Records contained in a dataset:
- - -

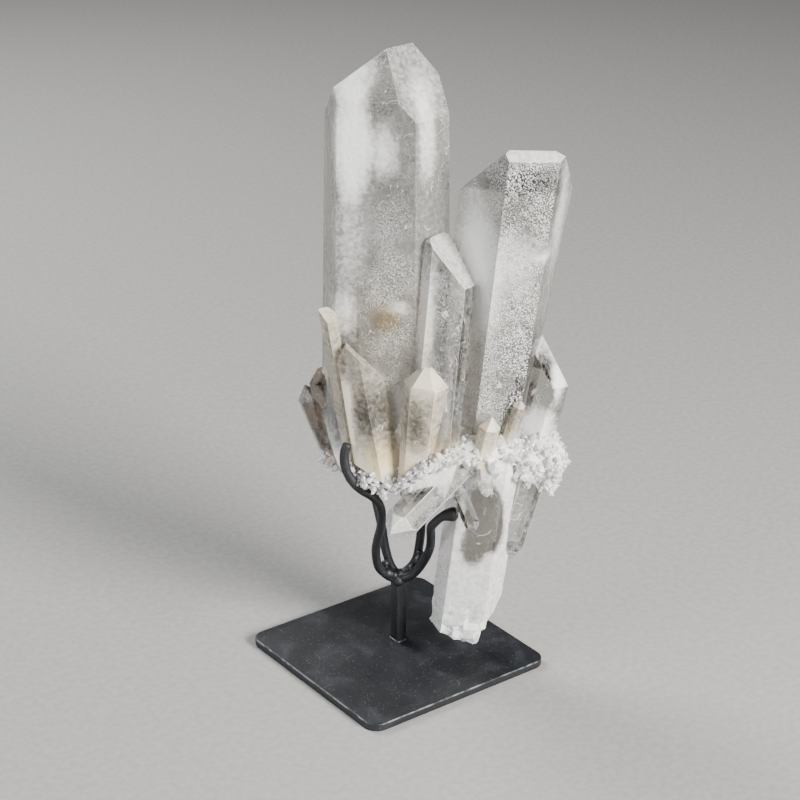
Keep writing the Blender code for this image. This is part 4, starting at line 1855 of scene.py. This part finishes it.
FRONT_ROUTE = (
    (-0.0194, -0.0190, 0.1060),
    (-0.0206, -0.0195, 0.1010),
    (-0.0199, -0.0195, 0.0950),
    (-0.0173, -0.0190, 0.0895),
    (-0.0142, -0.0172, 0.0852),
    (-0.0098, -0.0145, 0.0808),
    (-0.0072, -0.0115, 0.0760),
    (-0.0062, -0.0085, 0.0700),
    (-0.0066, -0.0050, 0.0620),
    (-0.0080, -0.0025, 0.0550),
    (-0.0087, 0.0000, 0.0480),
    (-0.0078, 0.0023, 0.0405),
    (-0.0050, 0.0038, 0.0358),
    (-0.0015, 0.0043, 0.03355),
    (0.0025, 0.0043, 0.03355),
    (0.0065, 0.0030, 0.0360),
    (0.0103, 0.0010, 0.0420),
    (0.0132, -0.0025, 0.0505),
    (0.0137, -0.0070, 0.0580),
    (0.0136, -0.0115, 0.0650),
    (0.0148, -0.0135, 0.0682),
    (0.0179, -0.0153, 0.0721),
    (0.0211, -0.0162, 0.0736),
    (0.0245, -0.0163, 0.0738),
)
BACK_ROUTE = (
    (-0.0130, 0.0195, 0.0822),
    (-0.0110, 0.0165, 0.0740),
    (-0.0085, 0.0125, 0.0640),
    (-0.0062, 0.0095, 0.0540),
    (-0.0046, 0.0085, 0.0440),
    (-0.0022, 0.0082, 0.0365),
    (0.0005, 0.0082, 0.03355),
    (0.0040, 0.0082, 0.0350),
    (0.0078, 0.0085, 0.0400),
    (0.0095, 0.0090, 0.0490),
    (0.0105, 0.0110, 0.0600),
    (0.0135, 0.0145, 0.0700),
    (0.0188, 0.0182, 0.0810),
)

# Weld metal on the rods: each a centre in the display frame and a radius.
BEADS = (
    ((-0.0040, 0.0042, 0.0358), 0.0024),
    ((-0.0012, 0.0040, 0.0350), 0.0022),
    ((0.0012, 0.0062, 0.0342), 0.0026),
    ((0.0035, 0.0060, 0.0352), 0.0022),
    ((0.0005, 0.0045, 0.0322), 0.0023),
    ((0.0005, 0.0080, 0.0325), 0.0022),
    ((-0.0020, 0.0070, 0.0350), 0.0021),
    ((0.0062, 0.0055, 0.0372), 0.0019),
    ((0.0090, 0.0045, 0.0415), 0.0021),
    ((0.0094, 0.0070, 0.0435), 0.0018),
    ((-0.0048, 0.0060, 0.0395), 0.0018),
    ((-0.0150, -0.0172, 0.0872), 0.0014),
    ((-0.0104, -0.0150, 0.0824), 0.0014),
)


@dataclass
class Welds:
    """The beads that join the rods to the post, and the post to the plate."""

    finish: bpy.types.Material
    foot_bead: float = 0.95 * MM
    foot_steps: int = 44
    foot_level: float = 3.5 * MM
    grid: float = 0.28 * MM
    soften_rounds: int = 3
    unevenness: float = 0.25
    lump_length: float = 2.5 * MM

    def build(self) -> None:
        """Builds and dresses the beads."""
        bm = bmesh.new()
        low, high = (Vector(corner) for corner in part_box("post"))
        centre = (low + high) / 2
        half = (high.x - low.x) / 2
        for number in range(self.foot_steps):
            angle = number * math.tau / self.foot_steps
            level = Vector((math.cos(angle), math.sin(angle), 0))
            reach = half / max(abs(level.x), abs(level.y))
            place = Vector((centre.x, centre.y, self.foot_level)) + level * reach
            self.blob(bm, place, self.foot_bead)
        for place, radius in BEADS:
            self.blob(bm, DISPLAY @ Vector(place), radius)
        beads = add_object("beads", mesh_from(bm, "beads"))
        remesh = beads.modifiers.new("melt", "REMESH")
        remesh.mode = "VOXEL"
        remesh.voxel_size = self.grid
        soften = beads.modifiers.new("soften", "SMOOTH")
        soften.iterations = self.soften_rounds
        mesh = settled(beads)
        mesh.shade_smooth()
        show("weld_beads", mesh, self.finish)

    def blob(self, bm: bmesh.types.BMesh, place: Vector, radius: float) -> None:
        """Adds one uneven drop of metal, as a ball in the mesh."""
        size = radius * (1.0 + self.unevenness * noise.noise(place / self.lump_length))
        bmesh.ops.create_icosphere(bm, subdivisions=3, radius=size, matrix=Matrix.Translation(place))


# The studio


@dataclass(frozen=True)
class SoftLight:
    """A soft box: where it stands in the display frame, its side, its power and its colour."""

    name: str
    place: Triple
    side: float
    power: float
    colour: str = "#FFFFFF"


@dataclass
class Studio:
    """A pale floor, soft light, and a camera where the photograph was taken from."""

    camera_place: Triple = (0.0012, -0.7719, 0.4632)
    camera_pitch: float = 24.2
    lens: float = 96.0
    sensor: float = 36.0
    floor_side: float = 12.0
    aim: Triple = (0.010, 0.0, 0.130)
    lights: tuple[SoftLight, ...] = (
        SoftLight("key", (0.80, -0.70, 0.58), 0.40, 44.0, "#FFFDFA"),
        SoftLight("fill", (-0.95, -0.60, 0.45), 0.60, 9.0, "#F2F6FF"),
        SoftLight("rim", (-0.70, 0.70, 0.85), 0.45, 16.0),
    )
    surround: str = "#808284"
    surround_strength: float = 0.16

    def build(self) -> None:
        """Builds the floor, the lights and the camera."""
        bm = bmesh.new()
        bmesh.ops.create_grid(bm, x_segments=1, y_segments=1, size=self.floor_side / 2)
        floor = add_object("floor", mesh_from(bm, "floor"))
        floor.data.materials.append(PaleFloor().material())
        floor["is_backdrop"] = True
        for light in self.lights:
            self.soft_box(light)
        self.world()
        data = bpy.data.cameras.new("camera")
        data.lens = self.lens
        data.sensor_width = self.sensor
        camera = add_object("camera", data)
        camera.location = DISPLAY @ Vector(self.camera_place)
        camera.rotation_euler = (math.radians(90 - self.camera_pitch), 0.0, DISPLAY_TURN)
        bpy.context.scene.camera = camera

    def soft_box(self, light: SoftLight) -> None:
        """Adds one soft box, aimed at the middle of the stone.

        Args:
            light: The soft box.
        """
        data = bpy.data.lights.new(light.name, "AREA")
        data.shape = "SQUARE"
        data.size = light.side
        data.energy = light.power
        data.color = linear(light.colour)[:3]
        lamp = add_object(light.name, data)
        lamp.location = DISPLAY @ Vector(light.place)
        aim = DISPLAY @ Vector(self.aim)
        lamp.rotation_euler = (aim - lamp.location).to_track_quat("-Z", "Y").to_euler()

    def world(self) -> None:
        """Surrounds the scene with an even grey."""
        world = bpy.data.worlds.new("studio")
        world.use_nodes = True
        background = world.node_tree.nodes["Background"]
        background.inputs["Color"].default_value = linear(self.surround)
        background.inputs["Strength"].default_value = self.surround_strength
        bpy.context.scene.world = world


def main() -> None:
    """Builds the studio, the stand and the stone."""
    logging.basicConfig(level=logging.INFO, format="%(name)s %(message)s")
    Studio().build()
    paint = SatinBlackPaint().material()
    BasePlate(paint).build()
    Post(paint).build()
    Fork("front_rod", "front_fork", FRONT_ROUTE, paint, swell=0.85).build()
    Fork("back_rod", "back_fork", BACK_ROUTE, paint).build()
    Welds(paint).build()
    body = QuartzCluster().build()
    HealedFractures().build(body)
    bpy.context.view_layer.update()
    boxes = {"cad": CAD_BOX, "visual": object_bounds()}
    {name: [list(corner) for corner in box] for name, box in boxes.items()}


if __name__ == "__main__":
    main()
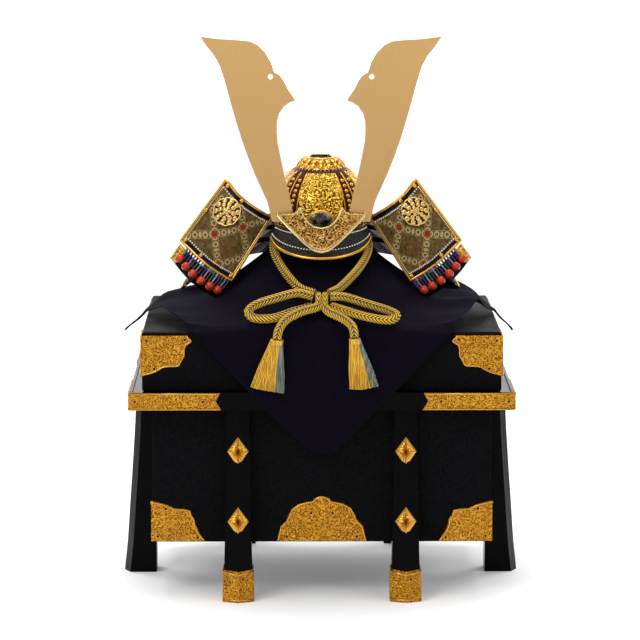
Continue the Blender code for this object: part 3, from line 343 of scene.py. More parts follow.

- - -

PROBLEM TO WORK ON: Keep only the lines that hold the string "this", and copy them out.

EXERCISE ANSWER:
Keep writing the Blender code for this image. This is part 4, starting at line 1855 of scene.py. This part finishes it.
Continue the Blender code for this object: part 3, from line 343 of scene.py. More parts follow.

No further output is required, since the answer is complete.